Data rows =
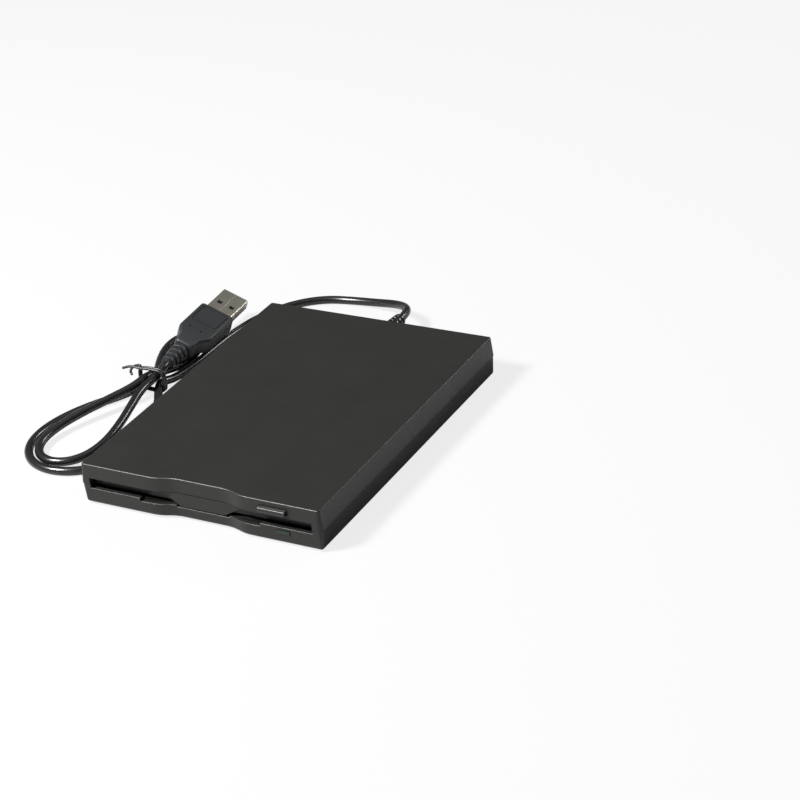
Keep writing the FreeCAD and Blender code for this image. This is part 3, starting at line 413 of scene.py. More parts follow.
@dataclass(frozen=True)
class Rubber(Finish):
    """Matt rubber with a dusty bloom."""

    name: str
    colour: Colour = (0.016, 0.016, 0.016, 1.0)
    bloom: Colour = (0.06, 0.058, 0.055, 1.0)

    def build(self, graph: Graph) -> bpy.types.Material:
        """Dull, with fine tooth."""
        place = graph.place()
        tooth = graph.noise(place, 2600.0, 3.0, 0.7)
        cloud = graph.noise(place, 210.0, 4.0, 0.6)
        return graph.finish(
            Base_Color=graph.blend(cloud.smooth(0.4, 0.8) * 0.6 + tooth * 0.15, self.colour, self.bloom),
            Roughness=cloud * 0.15 + 0.72,
            Specular_IOR_Level=0.3,
            Normal=graph.bump(tooth, 0.00008, 0.6),
        )


@dataclass(frozen=True)
class Gloss(Finish):
    """Smooth moulded, glazed or lens material."""

    name: str
    colour: Colour
    other: Colour
    rough: float = 0.16
    cloud_scale: float = 240.0
    facets: float = 0.0

    def build(self, graph: Graph) -> bpy.types.Material:
        """Even colour with a slight cloud, and ribs where it has facets."""
        place = graph.place()
        cloud = graph.noise(place, self.cloud_scale, 3.0, 0.5)
        height = cloud * 0.3
        if self.facets:
            height = height + graph.wave(place, self.facets, "X")
        return graph.finish(
            Base_Color=graph.blend(cloud, self.colour, self.other),
            Roughness=cloud * 0.12 + self.rough,
            Normal=graph.bump(height, 0.00006, 0.4),
        )


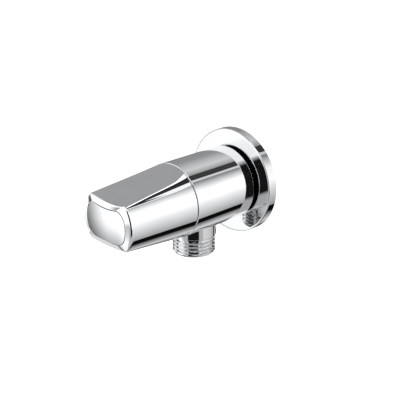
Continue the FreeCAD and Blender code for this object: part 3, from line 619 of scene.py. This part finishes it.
def studio_world():
    """Even white light for matt surfaces and the background, and the cards for polished ones."""
    world = bpy.data.worlds.new("studio")
    world.use_nodes = True
    nodes, links = world.node_tree.nodes, world.node_tree.links
    nodes.clear()
    output = nodes.new("ShaderNodeOutputWorld")
    place = nodes.new("ShaderNodeTexCoord")
    split = nodes.new("ShaderNodeSeparateXYZ")
    links.new(place.outputs["Generated"], split.inputs["Vector"])

    def math_node(kind, a, b):
        node = nodes.new("ShaderNodeMath")
        node.operation = kind
        for socket, value in zip(node.inputs, (a, b)):
            if isinstance(value, (int, float)):
                socket.default_value = value
            else:
                links.new(value, socket)
        return node.outputs[0]

    def blend(share, a, b):
        """b where the share is 1, a where it is 0."""
        return math_node("ADD", math_node("MULTIPLY", a, math_node("SUBTRACT", 1.0, share)),
                         math_node("MULTIPLY", b, share))

    def step(value, start, full):
        """0 at one value, rising smoothly to 1 at the other."""
        node = nodes.new("ShaderNodeMapRange")
        node.interpolation_type = "SMOOTHSTEP"
        for socket, number in (("From Min", start), ("From Max", full)):
            node.inputs[socket].default_value = number
        links.new(value, node.inputs["Value"])
        return node.outputs["Result"]

    def within(value, low, high, edge):
        """1 between two values, falling to 0 over a soft edge centred on each."""
        half = edge / 2
        return math_node("MULTIPLY", step(value, low - half, low + half),
                         step(value, high + half, high - half))

    turn = math_node("ARCTAN2", split.outputs["Z"], split.outputs["X"])
    cards = None
    for first, last, start, end in CARDS:
        spread = nodes.new("ShaderNodeMapRange")
        for socket, number in (("From Min", math.radians(first)), ("From Max", math.radians(last)),
                               ("To Min", start), ("To Max", end)):
            spread.inputs[socket].default_value = number
        links.new(turn, spread.inputs["Value"])
        level = spread.outputs["Result"]
        if cards is None:
            cards = level
            continue
        edge = math.radians(CARD_EDGE) / 2
        begun = step(turn, math.radians(first) - edge, math.radians(first) + edge)
        cards = blend(begun, cards, level)
    compass = math_node("ARCTAN2", split.outputs["Y"], split.outputs["X"])
    front = FRONT_LEVEL
    for left, right, low, high, turn_edge, rise_edge, level in FRONT_PANELS:
        inside = math_node("MULTIPLY",
                           within(compass, math.radians(left), math.radians(right),
                                  math.radians(turn_edge)),
                           within(split.outputs["Z"], low, high, rise_edge))
        front = blend(inside, front, level)
    for first, last, near, far, level in OVERHEAD:
        inside = math_node("MULTIPLY",
                           within(turn, math.radians(first), math.radians(last),
                                  OVERHEAD_TURN_EDGE),
                           within(split.outputs["Y"], near, far, OVERHEAD_REACH_EDGE))
        cards = blend(inside, cards, level)
    reflected = blend(step(split.outputs["Y"], WALLS_START, WALLS_FULL), front, cards)
    path = nodes.new("ShaderNodeLightPath")
    strength = blend(path.outputs["Is Glossy Ray"], EVEN_LIGHT, reflected)
    shine = nodes.new("ShaderNodeBackground")
    shine.inputs["Color"].default_value = grey(1.0)
    links.new(strength, shine.inputs["Strength"])
    links.new(shine.outputs["Background"], output.inputs["Surface"])
    bpy.context.scene.world = world


studio_world()

# Metres: how far the floor lies below the valve, and half its width.
FLOOR_DROP, FLOOR_HALF = 0.30, 3.0
floor_mesh = bpy.data.meshes.new("studio_floor")
floor_mesh.from_pydata(
    [(-FLOOR_HALF, -FLOOR_HALF, -FLOOR_DROP), (FLOOR_HALF, -FLOOR_HALF, -FLOOR_DROP),
     (FLOOR_HALF, FLOOR_HALF, -FLOOR_DROP), (-FLOOR_HALF, FLOOR_HALF, -FLOOR_DROP)],
    [], [(0, 1, 2, 3)])
floor = bpy.data.objects.new("studio_floor", floor_mesh)
bpy.context.scene.collection.objects.link(floor)
floor.visible_glossy = False
dress(floor, surface("pale_floor", 0.0, 0.9, grey(0.95), grey(0.97), 3.0, 0.05, 0.02,
                     specular=0.0))

LAMP_PLACE, LAMP_AIM, LAMP_SIZE, LAMP_WATTS = (0.2, -0.5, 1.2), (0, -0.04, 0), 1.2, 6.0
lamp = bpy.data.lights.new("overhead", "AREA")
lamp.shape = "DISK"
lamp.size = LAMP_SIZE
lamp.energy = LAMP_WATTS
overhead = bpy.data.objects.new("overhead", lamp)
overhead.location = LAMP_PLACE
towards = Vector(LAMP_AIM) - overhead.location
overhead.rotation_euler = towards.to_track_quat("-Z", "Y").to_euler()
overhead.visible_glossy = False
bpy.context.scene.collection.objects.link(overhead)

# ---- camera -----------------------------------------------------------------------------------
CAMERA_PLACE = (0.3236, -0.3413, 0.17109)
CAMERA_RIGHT = (0.6978, 0.7163, 0.0)
CAMERA_UP = (-0.2599, 0.2532, 0.9318)
LENS_MM, SENSOR_MM = 89.3, 36.0
lens = bpy.data.cameras.new("camera")
lens.lens = LENS_MM
lens.sensor_width = SENSOR_MM
camera = bpy.data.objects.new("camera", lens)
right, up = Vector(CAMERA_RIGHT).normalized(), Vector(CAMERA_UP).normalized()
turned = Matrix((right, up, right.cross(up))).transposed().to_4x4()
camera.matrix_world = Matrix.Translation(CAMERA_PLACE) @ turned
bpy.context.scene.collection.objects.link(camera)
bpy.context.scene.camera = camera
bpy.context.scene.view_settings.view_transform = "Standard"
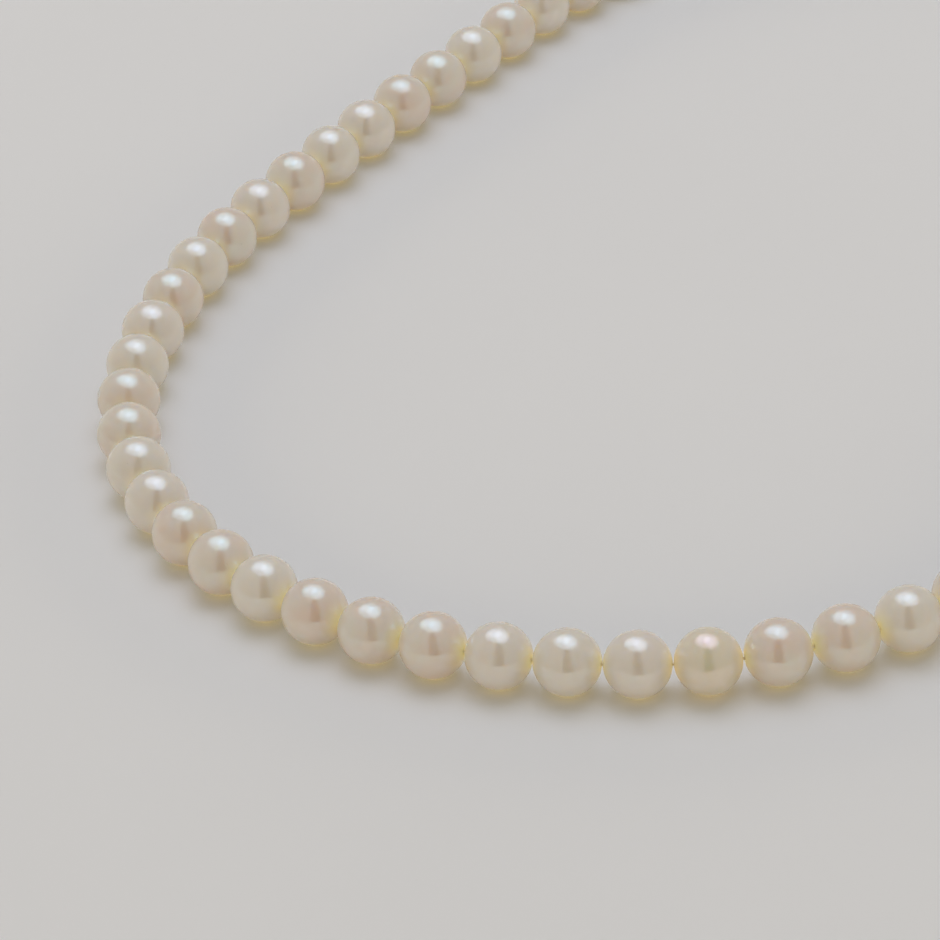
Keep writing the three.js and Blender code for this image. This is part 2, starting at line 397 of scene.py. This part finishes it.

Problem to work on = Your task is to repeat the data exactly, with nothing left out.

Complete response =
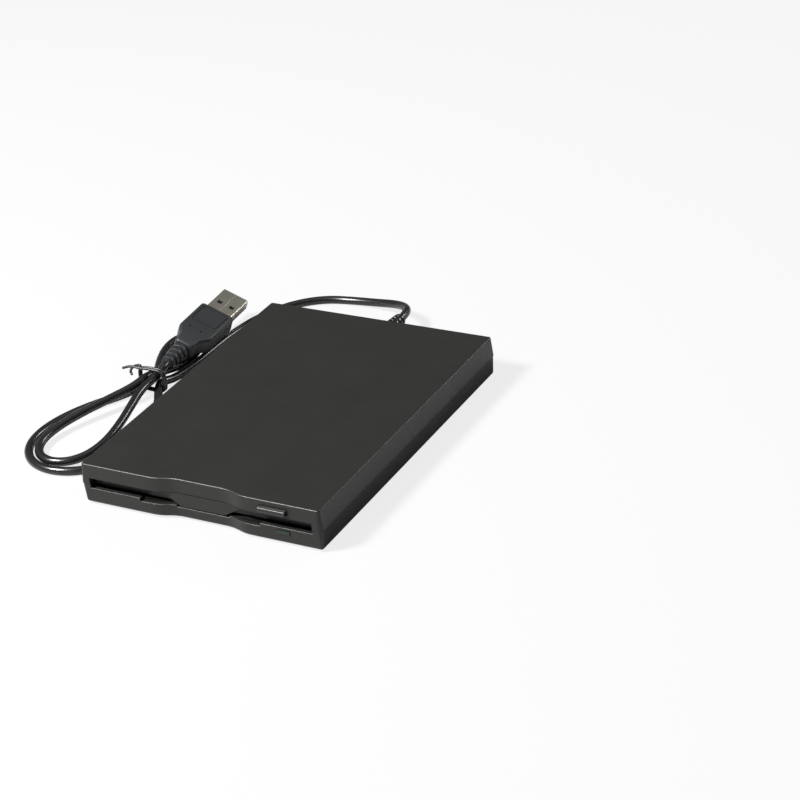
Keep writing the FreeCAD and Blender code for this image. This is part 3, starting at line 413 of scene.py. More parts follow.
@dataclass(frozen=True)
class Rubber(Finish):
    """Matt rubber with a dusty bloom."""

    name: str
    colour: Colour = (0.016, 0.016, 0.016, 1.0)
    bloom: Colour = (0.06, 0.058, 0.055, 1.0)

    def build(self, graph: Graph) -> bpy.types.Material:
        """Dull, with fine tooth."""
        place = graph.place()
        tooth = graph.noise(place, 2600.0, 3.0, 0.7)
        cloud = graph.noise(place, 210.0, 4.0, 0.6)
        return graph.finish(
            Base_Color=graph.blend(cloud.smooth(0.4, 0.8) * 0.6 + tooth * 0.15, self.colour, self.bloom),
            Roughness=cloud * 0.15 + 0.72,
            Specular_IOR_Level=0.3,
            Normal=graph.bump(tooth, 0.00008, 0.6),
        )


@dataclass(frozen=True)
class Gloss(Finish):
    """Smooth moulded, glazed or lens material."""

    name: str
    colour: Colour
    other: Colour
    rough: float = 0.16
    cloud_scale: float = 240.0
    facets: float = 0.0

    def build(self, graph: Graph) -> bpy.types.Material:
        """Even colour with a slight cloud, and ribs where it has facets."""
        place = graph.place()
        cloud = graph.noise(place, self.cloud_scale, 3.0, 0.5)
        height = cloud * 0.3
        if self.facets:
            height = height + graph.wave(place, self.facets, "X")
        return graph.finish(
            Base_Color=graph.blend(cloud, self.colour, self.other),
            Roughness=cloud * 0.12 + self.rough,
            Normal=graph.bump(height, 0.00006, 0.4),
        )


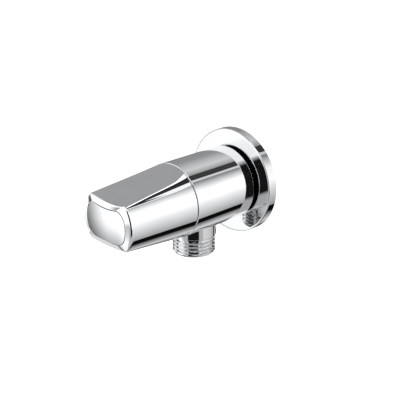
Continue the FreeCAD and Blender code for this object: part 3, from line 619 of scene.py. This part finishes it.
def studio_world():
    """Even white light for matt surfaces and the background, and the cards for polished ones."""
    world = bpy.data.worlds.new("studio")
    world.use_nodes = True
    nodes, links = world.node_tree.nodes, world.node_tree.links
    nodes.clear()
    output = nodes.new("ShaderNodeOutputWorld")
    place = nodes.new("ShaderNodeTexCoord")
    split = nodes.new("ShaderNodeSeparateXYZ")
    links.new(place.outputs["Generated"], split.inputs["Vector"])

    def math_node(kind, a, b):
        node = nodes.new("ShaderNodeMath")
        node.operation = kind
        for socket, value in zip(node.inputs, (a, b)):
            if isinstance(value, (int, float)):
                socket.default_value = value
            else:
                links.new(value, socket)
        return node.outputs[0]

    def blend(share, a, b):
        """b where the share is 1, a where it is 0."""
        return math_node("ADD", math_node("MULTIPLY", a, math_node("SUBTRACT", 1.0, share)),
                         math_node("MULTIPLY", b, share))

    def step(value, start, full):
        """0 at one value, rising smoothly to 1 at the other."""
        node = nodes.new("ShaderNodeMapRange")
        node.interpolation_type = "SMOOTHSTEP"
        for socket, number in (("From Min", start), ("From Max", full)):
            node.inputs[socket].default_value = number
        links.new(value, node.inputs["Value"])
        return node.outputs["Result"]

    def within(value, low, high, edge):
        """1 between two values, falling to 0 over a soft edge centred on each."""
        half = edge / 2
        return math_node("MULTIPLY", step(value, low - half, low + half),
                         step(value, high + half, high - half))

    turn = math_node("ARCTAN2", split.outputs["Z"], split.outputs["X"])
    cards = None
    for first, last, start, end in CARDS:
        spread = nodes.new("ShaderNodeMapRange")
        for socket, number in (("From Min", math.radians(first)), ("From Max", math.radians(last)),
                               ("To Min", start), ("To Max", end)):
            spread.inputs[socket].default_value = number
        links.new(turn, spread.inputs["Value"])
        level = spread.outputs["Result"]
        if cards is None:
            cards = level
            continue
        edge = math.radians(CARD_EDGE) / 2
        begun = step(turn, math.radians(first) - edge, math.radians(first) + edge)
        cards = blend(begun, cards, level)
    compass = math_node("ARCTAN2", split.outputs["Y"], split.outputs["X"])
    front = FRONT_LEVEL
    for left, right, low, high, turn_edge, rise_edge, level in FRONT_PANELS:
        inside = math_node("MULTIPLY",
                           within(compass, math.radians(left), math.radians(right),
                                  math.radians(turn_edge)),
                           within(split.outputs["Z"], low, high, rise_edge))
        front = blend(inside, front, level)
    for first, last, near, far, level in OVERHEAD:
        inside = math_node("MULTIPLY",
                           within(turn, math.radians(first), math.radians(last),
                                  OVERHEAD_TURN_EDGE),
                           within(split.outputs["Y"], near, far, OVERHEAD_REACH_EDGE))
        cards = blend(inside, cards, level)
    reflected = blend(step(split.outputs["Y"], WALLS_START, WALLS_FULL), front, cards)
    path = nodes.new("ShaderNodeLightPath")
    strength = blend(path.outputs["Is Glossy Ray"], EVEN_LIGHT, reflected)
    shine = nodes.new("ShaderNodeBackground")
    shine.inputs["Color"].default_value = grey(1.0)
    links.new(strength, shine.inputs["Strength"])
    links.new(shine.outputs["Background"], output.inputs["Surface"])
    bpy.context.scene.world = world


studio_world()

# Metres: how far the floor lies below the valve, and half its width.
FLOOR_DROP, FLOOR_HALF = 0.30, 3.0
floor_mesh = bpy.data.meshes.new("studio_floor")
floor_mesh.from_pydata(
    [(-FLOOR_HALF, -FLOOR_HALF, -FLOOR_DROP), (FLOOR_HALF, -FLOOR_HALF, -FLOOR_DROP),
     (FLOOR_HALF, FLOOR_HALF, -FLOOR_DROP), (-FLOOR_HALF, FLOOR_HALF, -FLOOR_DROP)],
    [], [(0, 1, 2, 3)])
floor = bpy.data.objects.new("studio_floor", floor_mesh)
bpy.context.scene.collection.objects.link(floor)
floor.visible_glossy = False
dress(floor, surface("pale_floor", 0.0, 0.9, grey(0.95), grey(0.97), 3.0, 0.05, 0.02,
                     specular=0.0))

LAMP_PLACE, LAMP_AIM, LAMP_SIZE, LAMP_WATTS = (0.2, -0.5, 1.2), (0, -0.04, 0), 1.2, 6.0
lamp = bpy.data.lights.new("overhead", "AREA")
lamp.shape = "DISK"
lamp.size = LAMP_SIZE
lamp.energy = LAMP_WATTS
overhead = bpy.data.objects.new("overhead", lamp)
overhead.location = LAMP_PLACE
towards = Vector(LAMP_AIM) - overhead.location
overhead.rotation_euler = towards.to_track_quat("-Z", "Y").to_euler()
overhead.visible_glossy = False
bpy.context.scene.collection.objects.link(overhead)

# ---- camera -----------------------------------------------------------------------------------
CAMERA_PLACE = (0.3236, -0.3413, 0.17109)
CAMERA_RIGHT = (0.6978, 0.7163, 0.0)
CAMERA_UP = (-0.2599, 0.2532, 0.9318)
LENS_MM, SENSOR_MM = 89.3, 36.0
lens = bpy.data.cameras.new("camera")
lens.lens = LENS_MM
lens.sensor_width = SENSOR_MM
camera = bpy.data.objects.new("camera", lens)
right, up = Vector(CAMERA_RIGHT).normalized(), Vector(CAMERA_UP).normalized()
turned = Matrix((right, up, right.cross(up))).transposed().to_4x4()
camera.matrix_world = Matrix.Translation(CAMERA_PLACE) @ turned
bpy.context.scene.collection.objects.link(camera)
bpy.context.scene.camera = camera
bpy.context.scene.view_settings.view_transform = "Standard"
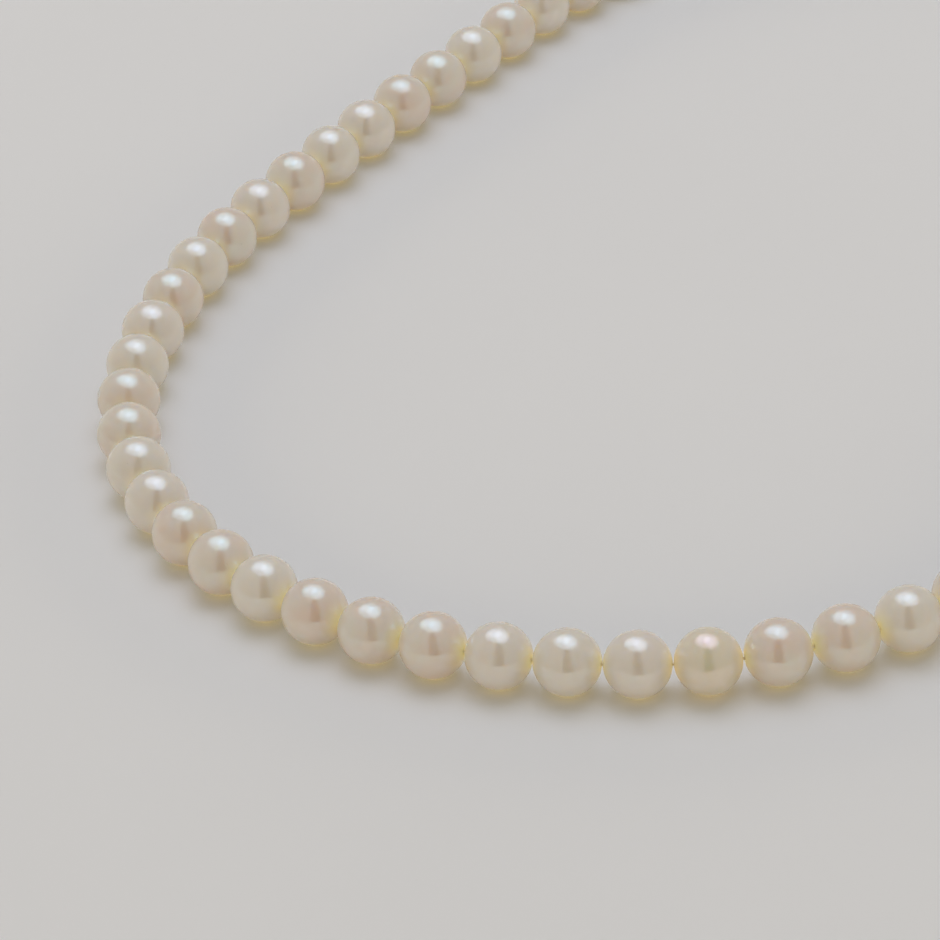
Keep writing the three.js and Blender code for this image. This is part 2, starting at line 397 of scene.py. This part finishes it.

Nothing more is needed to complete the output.